=== Raw data ===
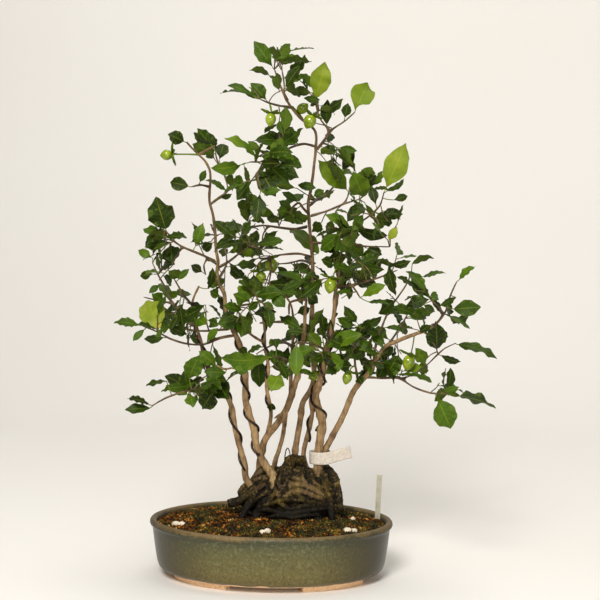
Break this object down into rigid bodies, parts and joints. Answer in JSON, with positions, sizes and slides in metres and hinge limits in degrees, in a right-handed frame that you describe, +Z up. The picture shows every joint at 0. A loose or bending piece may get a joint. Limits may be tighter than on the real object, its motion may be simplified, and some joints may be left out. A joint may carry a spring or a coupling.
{
  "type": "potted bonsai tree",
  "caption": "Princess persimmon bonsai with slim wired trunks, waved green leaves and pointed green fruits, growing in an oval glazed pot.",
  "frame": {"origin": "centre of the bounding box's bottom, on the floor under the pot's feet", "axes": "+Z up along the trunks, X along the pot's length with +X to the right in the front view, +Y away from the viewer in the front view"},
  "size_m": [0.4534, 0.3096, 0.6536],
  "materials": {
    "pot_glaze": "glossy speckled sage-green glaze over stoneware",
    "drain_plastic": "matte black plastic mesh",
    "soil": "loose baked clay grains with moss",
    "pebble": "matte pale pebble",
    "label_plastic": "translucent whitish plastic",
    "tag_paper": "matte white paper, blank",
    "wire_aluminium": "dark brown anodised, satin",
    "bark": "finely fissured brown bark",
    "fruit_skin": "glossy green fruit skin",
    "leaf": "thin green leaf, slightly waxy"
  },
  "bodies": {
    "root": {"drain_mesh_left": "drain_plastic", "drain_mesh_right": "drain_plastic", "fruit_01": "fruit_skin", "fruit_02": "fruit_skin", "fruit_03": "fruit_skin", "fruit_04": "fruit_skin", "fruit_05": "fruit_skin", "fruit_06": "fruit_skin", "fruit_07": "fruit_skin", "fruit_08": "fruit_skin", "fruit_09": "fruit_skin", "fruit_10": "fruit_skin", "label_stake": "label_plastic", "paper_tag": "tag_paper", "pebble_yellow": "pebble", "pebbles_front": "pebble", "pebbles_left": "pebble", "pebbles_right": "pebble", "pot": "pot_glaze", "soil": "soil", "spray_apex": "leaf", "spray_apex_left": "leaf", "spray_behind_centre": "leaf", "spray_behind_far_left": "leaf", "spray_behind_far_right": "leaf", "spray_behind_left": "leaf", "spray_behind_low": "leaf", "spray_behind_middle": "leaf", "spray_behind_right": "leaf", "spray_behind_upper": "leaf", "spray_bright_front": "leaf", "spray_centre_front": "leaf", "spray_crown_left": "leaf", "spray_far_right": "leaf", "spray_inner_left": "leaf", "spray_left_back": "leaf", "spray_left_front": "leaf", "spray_left_inner": "leaf", "spray_left_middle": "leaf", "spray_left_rising": "leaf", "spray_left_tall": "leaf", "spray_low_left": "leaf", "spray_low_right": "leaf", "spray_middle_left": "leaf", "spray_right_front": "leaf", "spray_right_inner": "leaf", "spray_right_tall": "leaf", "spray_shoulder_back": "leaf", "spray_shoulder_left": "leaf", "spray_top_right": "leaf", "spray_upper_back": "leaf", "spray_upper_left": "leaf", "spray_upper_right": "leaf", "trunk_clump": "bark", "wire_fork_left": "wire_aluminium", "wire_leaning_right": "wire_aluminium", "wire_outer_left": "wire_aluminium", "wire_pin": "wire_aluminium", "wire_tall_left": "wire_aluminium", "wire_thick_right": "wire_aluminium"}
  },
  "joints": []
}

=== Task prompt ===
Return the material in full, exactly as shown.

=== Task result ===
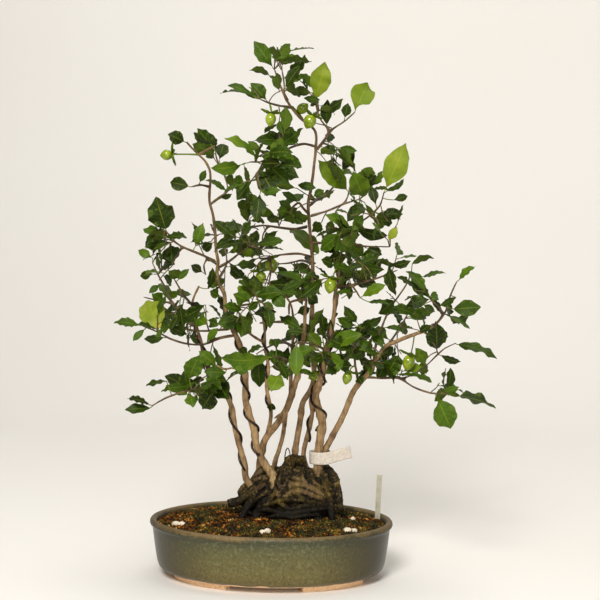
Break this object down into rigid bodies, parts and joints. Answer in JSON, with positions, sizes and slides in metres and hinge limits in degrees, in a right-handed frame that you describe, +Z up. The picture shows every joint at 0. A loose or bending piece may get a joint. Limits may be tighter than on the real object, its motion may be simplified, and some joints may be left out. A joint may carry a spring or a coupling.
{
  "type": "potted bonsai tree",
  "caption": "Princess persimmon bonsai with slim wired trunks, waved green leaves and pointed green fruits, growing in an oval glazed pot.",
  "frame": {"origin": "centre of the bounding box's bottom, on the floor under the pot's feet", "axes": "+Z up along the trunks, X along the pot's length with +X to the right in the front view, +Y away from the viewer in the front view"},
  "size_m": [0.4534, 0.3096, 0.6536],
  "materials": {
    "pot_glaze": "glossy speckled sage-green glaze over stoneware",
    "drain_plastic": "matte black plastic mesh",
    "soil": "loose baked clay grains with moss",
    "pebble": "matte pale pebble",
    "label_plastic": "translucent whitish plastic",
    "tag_paper": "matte white paper, blank",
    "wire_aluminium": "dark brown anodised, satin",
    "bark": "finely fissured brown bark",
    "fruit_skin": "glossy green fruit skin",
    "leaf": "thin green leaf, slightly waxy"
  },
  "bodies": {
    "root": {"drain_mesh_left": "drain_plastic", "drain_mesh_right": "drain_plastic", "fruit_01": "fruit_skin", "fruit_02": "fruit_skin", "fruit_03": "fruit_skin", "fruit_04": "fruit_skin", "fruit_05": "fruit_skin", "fruit_06": "fruit_skin", "fruit_07": "fruit_skin", "fruit_08": "fruit_skin", "fruit_09": "fruit_skin", "fruit_10": "fruit_skin", "label_stake": "label_plastic", "paper_tag": "tag_paper", "pebble_yellow": "pebble", "pebbles_front": "pebble", "pebbles_left": "pebble", "pebbles_right": "pebble", "pot": "pot_glaze", "soil": "soil", "spray_apex": "leaf", "spray_apex_left": "leaf", "spray_behind_centre": "leaf", "spray_behind_far_left": "leaf", "spray_behind_far_right": "leaf", "spray_behind_left": "leaf", "spray_behind_low": "leaf", "spray_behind_middle": "leaf", "spray_behind_right": "leaf", "spray_behind_upper": "leaf", "spray_bright_front": "leaf", "spray_centre_front": "leaf", "spray_crown_left": "leaf", "spray_far_right": "leaf", "spray_inner_left": "leaf", "spray_left_back": "leaf", "spray_left_front": "leaf", "spray_left_inner": "leaf", "spray_left_middle": "leaf", "spray_left_rising": "leaf", "spray_left_tall": "leaf", "spray_low_left": "leaf", "spray_low_right": "leaf", "spray_middle_left": "leaf", "spray_right_front": "leaf", "spray_right_inner": "leaf", "spray_right_tall": "leaf", "spray_shoulder_back": "leaf", "spray_shoulder_left": "leaf", "spray_top_right": "leaf", "spray_upper_back": "leaf", "spray_upper_left": "leaf", "spray_upper_right": "leaf", "trunk_clump": "bark", "wire_fork_left": "wire_aluminium", "wire_leaning_right": "wire_aluminium", "wire_outer_left": "wire_aluminium", "wire_pin": "wire_aluminium", "wire_tall_left": "wire_aluminium", "wire_thick_right": "wire_aluminium"}
  },
  "joints": []
}